Hay una sabiduría en la lentitud que el vértigo moderno ha olvidado. No se trata solo de moverse despacio, sino de permitir que la conciencia recupere su dominio sobre el movimiento. Cuando el cuerpo se desacelera —cuando deja de responder a los impulsos automáticos del entorno—, algo silencioso sucede dentro: el pensamiento emerge no como un eco, sino como un origen.
El cuerpo es ritmo, hábito, respuesta. Pero el pensamiento verdadero necesita interrupciones. Nace cuando el flujo físico cede, cuando el andar se hace pausa y el gesto se convierte en atención. La prisa anestesia; la quietud, en cambio, despierta. Es entonces cuando el cuerpo deja de ser un instrumento y se convierte en un territorio de escucha, donde cada sensación se vuelve mensaje y cada latido, una invitación al discernimiento.
En la desaceleración se revela una paradoja: cuanto más se aquieta el cuerpo, más lúcido se vuelve el pensamiento. La mente ya no corre detrás de los acontecimientos; los observa desde un punto inmóvil, donde la acción se purifica antes de nacer. Pensar no es oponerse al movimiento, sino entenderlo desde su raíz invisible.
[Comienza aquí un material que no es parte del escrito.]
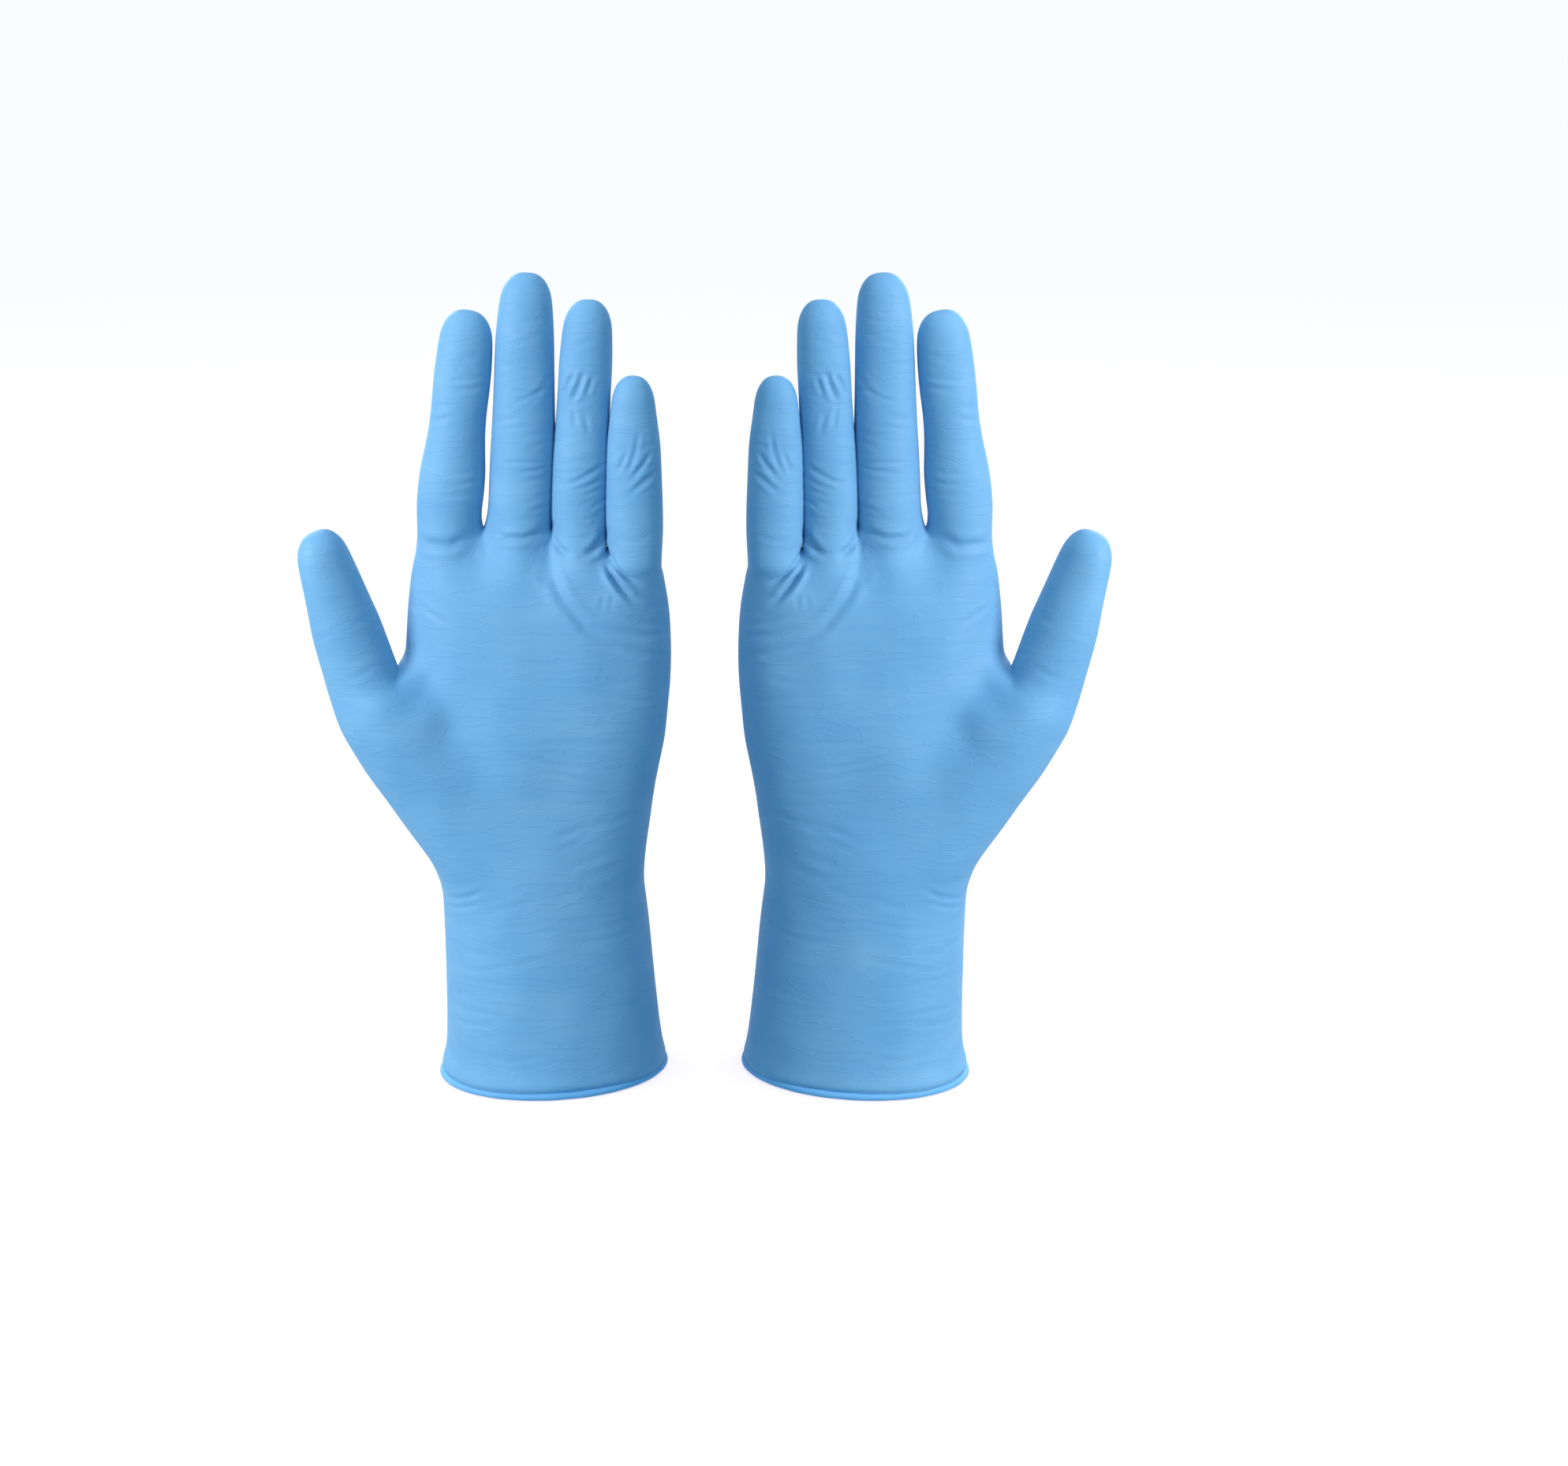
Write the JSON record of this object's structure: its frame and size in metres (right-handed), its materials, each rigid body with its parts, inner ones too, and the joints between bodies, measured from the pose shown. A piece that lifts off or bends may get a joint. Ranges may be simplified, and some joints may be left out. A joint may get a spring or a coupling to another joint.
{
  "type": "pair of rubber gloves",
  "caption": "Pair of thin blue nitrile gloves with rolled cuffs, in the shape they take on a pair of hands, for cleaning and other wet or dirty work.",
  "frame": {"origin": "on the ground that the cuffs stand on, midway between the two gloves", "axes": "+Z along the fingers, +X from the left glove to the right one, and the palms face -Y"},
  "size_m": [0.2376, 0.0572, 0.2448],
  "materials": {
    "film": "satin blue nitrile film",
    "bead": "satin blue nitrile, rolled"
  },
  "bodies": {
    "left_cuff": {"left_cuff": "film", "left_cuff_bead": "bead"},
    "left_palm": {"left_palm": "film"},
    "left_index_finger_root": {"left_index_finger_root": "film"},
    "left_index_finger_mid": {"left_index_finger_mid": "film"},
    "left_index_finger_tip": {"left_index_finger_tip": "film"},
    "left_middle_finger_root": {"left_middle_finger_root": "film"},
    "left_middle_finger_mid": {"left_middle_finger_mid": "film"},
    "left_middle_finger_tip": {"left_middle_finger_tip": "film"},
    "left_ring_finger_root": {"left_ring_finger_root": "film"},
    "left_ring_finger_mid": {"left_ring_finger_mid": "film"},
    "left_ring_finger_tip": {"left_ring_finger_tip": "film"},
    "left_little_finger_root": {"left_little_finger_root": "film"},
    "left_little_finger_mid": {"left_little_finger_mid": "film"},
    "left_little_finger_tip": {"left_little_finger_tip": "film"},
    "left_thumb_root": {"left_thumb_root": "film"},
    "left_thumb_tip": {"left_thumb_tip": "film"},
    "right_cuff": {"right_cuff": "film", "right_cuff_bead": "bead"},
    "right_palm": {"right_palm": "film"},
    "right_index_finger_root": {"right_index_finger_root": "film"},
    "right_index_finger_mid": {"right_index_finger_mid": "film"},
    "right_index_finger_tip": {"right_index_finger_tip": "film"},
    "right_middle_finger_root": {"right_middle_finger_root": "film"},
    "right_middle_finger_mid": {"right_middle_finger_mid": "film"},
    "right_middle_finger_tip": {"right_middle_finger_tip": "film"},
    "right_ring_finger_root": {"right_ring_finger_root": "film"},
    "right_ring_finger_mid": {"right_ring_finger_mid": "film"},
    "right_ring_finger_tip": {"right_ring_finger_tip": "film"},
    "right_little_finger_root": {"right_little_finger_root": "film"},
    "right_little_finger_mid": {"right_little_finger_mid": "film"},
    "right_little_finger_tip": {"right_little_finger_tip": "film"},
    "right_thumb_root": {"right_thumb_root": "film"},
    "right_thumb_tip": {"right_thumb_tip": "film"}
  },
  "joints": [
    {"name": "left_wrist_fold", "type": "hinge", "parent": "left_cuff", "child": "left_palm", "pos_m": [-0.0493, 0, 0.061], "axis": [1, 0, 0], "range_deg": [-30, 40], "stiffness_Nm_per_rad": 0.06},
    {"name": "left_index_finger_root_fold", "type": "hinge", "parent": "left_palm", "child": "left_index_finger_root", "pos_m": [-0.07582, -0.00369, 0.17234], "axis": [0.9921, 0, -0.1253], "range_deg": [-12, 60], "stiffness_Nm_per_rad": 0.006},
    {"name": "left_index_finger_mid_fold", "type": "hinge", "parent": "left_index_finger_root", "child": "left_index_finger_mid", "pos_m": [-0.07359, -0.00429, 0.18999], "axis": [0.9921, 0, -0.1253], "range_deg": [0, 65], "stiffness_Nm_per_rad": 0.004},
    {"name": "left_index_finger_tip_fold", "type": "hinge", "parent": "left_index_finger_mid", "child": "left_index_finger_tip", "pos_m": [-0.07083, -0.00473, 0.21182], "axis": [0.9921, 0, -0.1253], "range_deg": [0, 40], "stiffness_Nm_per_rad": 0.003},
    {"name": "left_middle_finger_root_fold", "type": "hinge", "parent": "left_palm", "child": "left_middle_finger_root", "pos_m": [-0.05441, -0.00428, 0.17237], "axis": [0.9989, 0, -0.0471], "range_deg": [-12, 60], "stiffness_Nm_per_rad": 0.006},
    {"name": "left_middle_finger_mid_fold", "type": "hinge", "parent": "left_middle_finger_root", "child": "left_middle_finger_mid", "pos_m": [-0.05342, -0.00488, 0.19334], "axis": [0.9989, 0, -0.0471], "range_deg": [0, 65], "stiffness_Nm_per_rad": 0.004},
    {"name": "left_middle_finger_tip_fold", "type": "hinge", "parent": "left_middle_finger_mid", "child": "left_middle_finger_tip", "pos_m": [-0.05222, -0.00524, 0.21881], "axis": [0.9989, 0, -0.0471], "range_deg": [0, 40], "stiffness_Nm_per_rad": 0.003},
    {"name": "left_ring_finger_root_fold", "type": "hinge", "parent": "left_palm", "child": "left_ring_finger_root", "pos_m": [-0.03691, -0.00334, 0.17135], "axis": [0.9987, 0, -0.0506], "range_deg": [-12, 60], "stiffness_Nm_per_rad": 0.006},
    {"name": "left_ring_finger_mid_fold", "type": "hinge", "parent": "left_ring_finger_root", "child": "left_ring_finger_mid", "pos_m": [-0.03597, -0.00406, 0.18982], "axis": [0.9987, 0, -0.0506], "range_deg": [0, 65], "stiffness_Nm_per_rad": 0.004},
    {"name": "left_ring_finger_tip_fold", "type": "hinge", "parent": "left_ring_finger_mid", "child": "left_ring_finger_tip", "pos_m": [-0.03478, -0.00469, 0.21328], "axis": [0.9987, 0, -0.0506], "range_deg": [0, 40], "stiffness_Nm_per_rad": 0.003},
    {"name": "left_little_finger_root_fold", "type": "hinge", "parent": "left_palm", "child": "left_little_finger_root", "pos_m": [-0.0205, -0.00412, 0.16581], "axis": [1, 0, 0], "range_deg": [-12, 60], "stiffness_Nm_per_rad": 0.006},
    {"name": "left_little_finger_mid_fold", "type": "hinge", "parent": "left_little_finger_root", "child": "left_little_finger_mid", "pos_m": [-0.0205, -0.00485, 0.18129], "axis": [1, 0, 0], "range_deg": [0, 65], "stiffness_Nm_per_rad": 0.004},
    {"name": "left_little_finger_tip_fold", "type": "hinge", "parent": "left_little_finger_mid", "child": "left_little_finger_tip", "pos_m": [-0.0205, -0.00553, 0.19828], "axis": [1, 0, 0], "range_deg": [0, 40], "stiffness_Nm_per_rad": 0.003},
    {"name": "left_thumb_root_fold", "type": "hinge", "parent": "left_palm", "child": "left_thumb_root", "pos_m": [-0.09869, -0.01191, 0.1303], "axis": [0.6071, 0.7642, 0.218], "range_deg": [-10, 50], "stiffness_Nm_per_rad": 0.006},
    {"name": "left_thumb_tip_fold", "type": "hinge", "parent": "left_thumb_root", "child": "left_thumb_tip", "pos_m": [-0.10313, -0.01262, 0.14515], "axis": [0.6071, 0.7642, 0.218], "range_deg": [0, 70], "stiffness_Nm_per_rad": 0.003},
    {"name": "pair_apart", "type": "slide", "parent": "left_cuff", "child": "right_cuff", "axis": [1, 0, 0], "range_m": [0, 0.1]},
    {"name": "right_wrist_fold", "type": "hinge", "parent": "right_cuff", "child": "right_palm", "pos_m": [0.0493, 0, 0.061], "axis": [1, 0, 0], "range_deg": [-30, 40], "stiffness_Nm_per_rad": 0.06},
    {"name": "right_index_finger_root_fold", "type": "hinge", "parent": "right_palm", "child": "right_index_finger_root", "pos_m": [0.07582, -0.00369, 0.17234], "axis": [0.9921, 0, 0.1253], "range_deg": [-12, 60], "stiffness_Nm_per_rad": 0.006},
    {"name": "right_index_finger_mid_fold", "type": "hinge", "parent": "right_index_finger_root", "child": "right_index_finger_mid", "pos_m": [0.07359, -0.00429, 0.18999], "axis": [0.9921, 0, 0.1253], "range_deg": [0, 65], "stiffness_Nm_per_rad": 0.004},
    {"name": "right_index_finger_tip_fold", "type": "hinge", "parent": "right_index_finger_mid", "child": "right_index_finger_tip", "pos_m": [0.07083, -0.00473, 0.21182], "axis": [0.9921, 0, 0.1253], "range_deg": [0, 40], "stiffness_Nm_per_rad": 0.003},
    {"name": "right_middle_finger_root_fold", "type": "hinge", "parent": "right_palm", "child": "right_middle_finger_root", "pos_m": [0.05441, -0.00428, 0.17237], "axis": [0.9989, 0, 0.0471], "range_deg": [-12, 60], "stiffness_Nm_per_rad": 0.006},
    {"name": "right_middle_finger_mid_fold", "type": "hinge", "parent": "right_middle_finger_root", "child": "right_middle_finger_mid", "pos_m": [0.05342, -0.00488, 0.19334], "axis": [0.9989, 0, 0.0471], "range_deg": [0, 65], "stiffness_Nm_per_rad": 0.004},
    {"name": "right_middle_finger_tip_fold", "type": "hinge", "parent": "right_middle_finger_mid", "child": "right_middle_finger_tip", "pos_m": [0.05222, -0.00524, 0.21881], "axis": [0.9989, 0, 0.0471], "range_deg": [0, 40], "stiffness_Nm_per_rad": 0.003},
    {"name": "right_ring_finger_root_fold", "type": "hinge", "parent": "right_palm", "child": "right_ring_finger_root", "pos_m": [0.03691, -0.00334, 0.17135], "axis": [0.9987, 0, 0.0506], "range_deg": [-12, 60], "stiffness_Nm_per_rad": 0.006},
    {"name": "right_ring_finger_mid_fold", "type": "hinge", "parent": "right_ring_finger_root", "child": "right_ring_finger_mid", "pos_m": [0.03597, -0.00406, 0.18982], "axis": [0.9987, 0, 0.0506], "range_deg": [0, 65], "stiffness_Nm_per_rad": 0.004},
    {"name": "right_ring_finger_tip_fold", "type": "hinge", "parent": "right_ring_finger_mid", "child": "right_ring_finger_tip", "pos_m": [0.03478, -0.00469, 0.21328], "axis": [0.9987, 0, 0.0506], "range_deg": [0, 40], "stiffness_Nm_per_rad": 0.003},
    {"name": "right_little_finger_root_fold", "type": "hinge", "parent": "right_palm", "child": "right_little_finger_root", "pos_m": [0.0205, -0.00412, 0.16581], "axis": [1, 0, 0], "range_deg": [-12, 60], "stiffness_Nm_per_rad": 0.006},
    {"name": "right_little_finger_mid_fold", "type": "hinge", "parent": "right_little_finger_root", "child": "right_little_finger_mid", "pos_m": [0.0205, -0.00485, 0.18129], "axis": [1, 0, 0], "range_deg": [0, 65], "stiffness_Nm_per_rad": 0.004},
    {"name": "right_little_finger_tip_fold", "type": "hinge", "parent": "right_little_finger_mid", "child": "right_little_finger_tip", "pos_m": [0.0205, -0.00553, 0.19828], "axis": [1, 0, 0], "range_deg": [0, 40], "stiffness_Nm_per_rad": 0.003},
    {"name": "right_thumb_root_fold", "type": "hinge", "parent": "right_palm", "child": "right_thumb_root", "pos_m": [0.09869, -0.01191, 0.1303], "axis": [0.6071, -0.7642, -0.218], "range_deg": [-10, 50], "stiffness_Nm_per_rad": 0.006},
    {"name": "right_thumb_tip_fold", "type": "hinge", "parent": "right_thumb_root", "child": "right_thumb_tip", "pos_m": [0.10313, -0.01262, 0.14515], "axis": [0.6071, -0.7642, -0.218], "range_deg": [0, 70], "stiffness_Nm_per_rad": 0.003}
  ],
  "couplings": [
    {"joint": "left_index_finger_tip_fold", "follows": "left_index_finger_mid_fold", "ratio": 0.6154},
    {"joint": "left_middle_finger_tip_fold", "follows": "left_middle_finger_mid_fold", "ratio": 0.6154},
    {"joint": "left_ring_finger_tip_fold", "follows": "left_ring_finger_mid_fold", "ratio": 0.6154},
    {"joint": "left_little_finger_tip_fold", "follows": "left_little_finger_mid_fold", "ratio": 0.6154},
    {"joint": "right_index_finger_tip_fold", "follows": "right_index_finger_mid_fold", "ratio": 0.6154},
    {"joint": "right_middle_finger_tip_fold", "follows": "right_middle_finger_mid_fold", "ratio": 0.6154},
    {"joint": "right_ring_finger_tip_fold", "follows": "right_ring_finger_mid_fold", "ratio": 0.6154},
    {"joint": "right_little_finger_tip_fold", "follows": "right_little_finger_mid_fold", "ratio": 0.6154}
  ]
}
Quizá toda madurez consista en esto: en aprender a moverse sin ser arrastrado. En permitir que el pensamiento tome el timón cuando el cuerpo, agotado de estímulos, se rinde. En esa rendición comienza una nueva forma de fuerza: la del entendimiento que no necesita velocidad para avanzar.
Solo quien ha sentido el peso de la pausa comprende que detenerse no es un fracaso, sino el momento en que la mente empieza, por fin, a hacerse cargo.